A phrase: A wife washes herself in a bath.

Is it possible to say:
Vaimo saunoo saunassa. (?)


----------



## Nikolaos_Kandidatos

I think that's possible. It sounds just a wee bit strange to me though, maybe because the word _saunassa _is not really necessary as it is already evident from the verb? But it's grammatically correct all right.


----------



## sakvaka

Sure, but we'd mostly stick to either _Vaimo saunoo_ (which could be interpreted as a parody of the song 'Poika saunoo' ) or simply _Vaimo on saunassa_.
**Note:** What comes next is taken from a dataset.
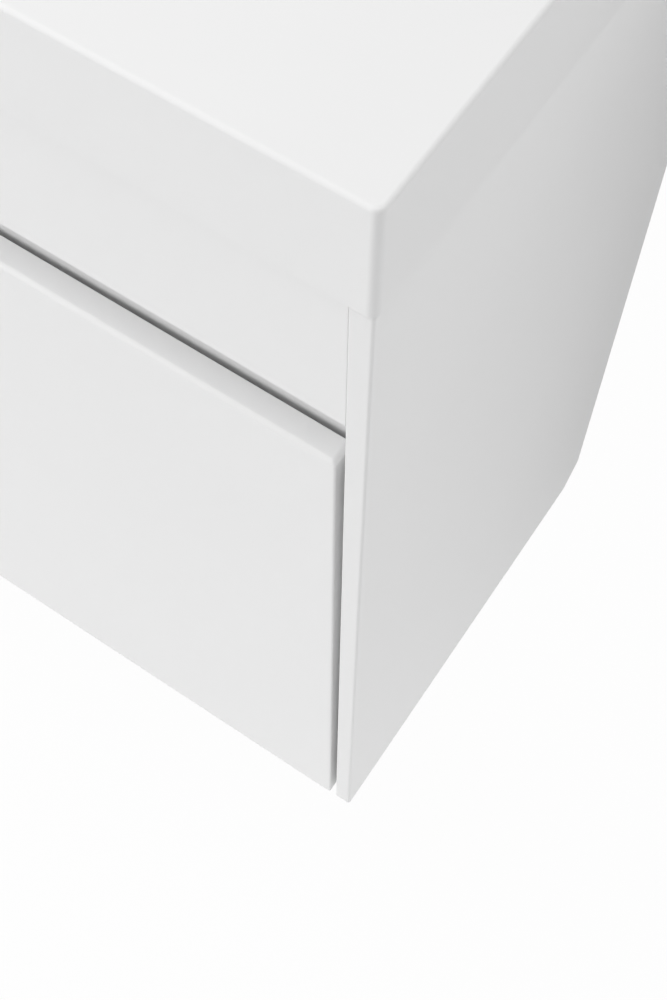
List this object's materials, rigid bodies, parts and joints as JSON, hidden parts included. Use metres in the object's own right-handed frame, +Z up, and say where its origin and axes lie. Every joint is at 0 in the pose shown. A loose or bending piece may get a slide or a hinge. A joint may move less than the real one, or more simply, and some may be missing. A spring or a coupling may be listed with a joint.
{
  "type": "floating vanity",
  "caption": "Wall hung vanity: white cast basin top over a lacquered carcass with a flush fascia, a recessed finger gap and one tall full width drawer on ball runners.",
  "frame": {"origin": "centre of the four wall fixing holes, on the wall plane behind the cabinet", "axes": "+X to the right seen from the front, +Y into the wall, +Z up"},
  "size_m": [0.8, 0.3, 0.65],
  "materials": {
    "cast_top": "semi-matt cast mineral resin, white",
    "lacquer": "satin white lacquer on board",
    "front_lacquer": "satin white lacquer on board",
    "box_board": "pale foil-faced board",
    "beech": "plain beech",
    "zinc_steel": "zinc-plated steel",
    "chrome": "polished chrome plate",
    "brass": "machined brass",
    "rubber": "black rubber",
    "clear_bumper": "soft translucent polyurethane",
    "fitting_plastic": "pale grey moulded plastic"
  },
  "bodies": {
    "carcass": {"basin_top": "cast_top", "side_panel_left": "lacquer", "side_panel_right": "lacquer", "bottom_panel": "lacquer", "upper_back_rail": "lacquer", "lower_back_rail": "lacquer", "recess_rail": "lacquer", "fascia_panel": "front_lacquer", "fascia_screws": "zinc_steel", "carcass_dowels": "beech", "cam_bolts": "zinc_steel", "cam_locks": "zinc_steel", "top_brackets": "zinc_steel", "bracket_screws": "zinc_steel", "hanger_body_left": "fitting_plastic", "hanger_body_right": "fitting_plastic", "hanger_hook_left": "zinc_steel", "hanger_hook_right": "zinc_steel", "hanger_adjusters": "zinc_steel", "hanger_screws": "zinc_steel", "wall_plate_left": "zinc_steel", "wall_plate_right": "zinc_steel", "waste_body": "chrome", "waste_seal_upper": "rubber", "waste_seal_lower": "rubber", "waste_nut": "brass", "plug_cartridge": "brass", "overflow_ring": "chrome", "bumper_pads": "clear_bumper", "runner_outer_left": "zinc_steel", "runner_outer_right": "zinc_steel", "runner_outer_screws": "zinc_steel"},
    "plug": {"waste_plug": "chrome", "plug_gasket": "rubber"},
    "cage_outer_left": {"ball_cage_outer_left": "zinc_steel"},
    "cage_outer_right": {"ball_cage_outer_right": "zinc_steel"},
    "middle_left": {"runner_middle_left": "zinc_steel"},
    "middle_right": {"runner_middle_right": "zinc_steel"},
    "cage_inner_left": {"ball_cage_inner_left": "zinc_steel"},
    "cage_inner_right": {"ball_cage_inner_right": "zinc_steel"},
    "drawer": {"runner_inner_left": "zinc_steel", "runner_inner_right": "zinc_steel", "runner_inner_screws": "zinc_steel", "drawer_front": "front_lacquer", "drawer_front_screws": "zinc_steel", "drawer_box_front": "box_board", "drawer_side_left": "box_board", "drawer_side_right": "box_board", "drawer_back": "box_board", "drawer_bottom": "box_board", "drawer_dowels": "beech", "gallery_rail_left": "chrome", "gallery_rail_right": "chrome", "gallery_sockets": "fitting_plastic"}
  },
  "joints": [
    {"name": "drawer_slide", "type": "slide", "parent": "carcass", "child": "drawer", "axis": [0, -1, 0], "range_m": [0, 0.25]},
    {"name": "middle_left_slide", "type": "slide", "parent": "carcass", "child": "middle_left", "axis": [0, -1, 0], "range_m": [0, 0.125]},
    {"name": "middle_right_slide", "type": "slide", "parent": "carcass", "child": "middle_right", "axis": [0, -1, 0], "range_m": [0, 0.125]},
    {"name": "cage_outer_left_slide", "type": "slide", "parent": "carcass", "child": "cage_outer_left", "axis": [0, -1, 0], "range_m": [0, 0.0625]},
    {"name": "cage_outer_right_slide", "type": "slide", "parent": "carcass", "child": "cage_outer_right", "axis": [0, -1, 0], "range_m": [0, 0.0625]},
    {"name": "cage_inner_left_slide", "type": "slide", "parent": "carcass", "child": "cage_inner_left", "axis": [0, -1, 0], "range_m": [0, 0.1875]},
    {"name": "cage_inner_right_slide", "type": "slide", "parent": "carcass", "child": "cage_inner_right", "axis": [0, -1, 0], "range_m": [0, 0.1875]},
    {"name": "plug_slide", "type": "slide", "parent": "carcass", "child": "plug", "axis": [0, 0, -1], "range_m": [0, 0.008]}
  ],
  "couplings": [
    {"joint": "middle_left_slide", "follows": "drawer_slide", "ratio": 0.5},
    {"joint": "middle_right_slide", "follows": "drawer_slide", "ratio": 0.5},
    {"joint": "cage_outer_left_slide", "follows": "drawer_slide", "ratio": 0.25},
    {"joint": "cage_outer_right_slide", "follows": "drawer_slide", "ratio": 0.25},
    {"joint": "cage_inner_left_slide", "follows": "drawer_slide", "ratio": 0.75},
    {"joint": "cage_inner_right_slide", "follows": "drawer_slide", "ratio": 0.75}
  ]
}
As for the English translation, I'm sure there are better ones. How about _The wife is bathing in the sauna._ ?


----------



## Russianer

sakvaka said:


> Sure, but we'd mostly stick to either _Vaimo saunoo_ (which could be interpreted as a parody of the song 'Poika saunoo' ) or simply _Vaimo on saunassa_.



Kiitos! Благодарю! Тhank you. ))) 
-------------------------------------------------


sakvaka said:


> As for the English translation, I'm sure there are better ones. How about _The wife is bathing in the sauna._ ?



Well. It is good variant. But in our country Russia the words "сауна" (a sauna, 
in Russian language the word means dry bath for resting) and a word "баня" ("bath", usual bath for washing yourself) are two different terms with two different meanings. And if she is bathing in a bath then we don't say she is bathing in a sauna..


----------



## Tiuhti

Hello, all the above are good, but if you'd like to emphasize the bathing or washing aspect, you could use the verb _kylpeä_ or _peseytyä_, which aren't specific as to where they are done, so _vaimo kylpee saunassa_or _vaimo peseytyy saunassa_.


----------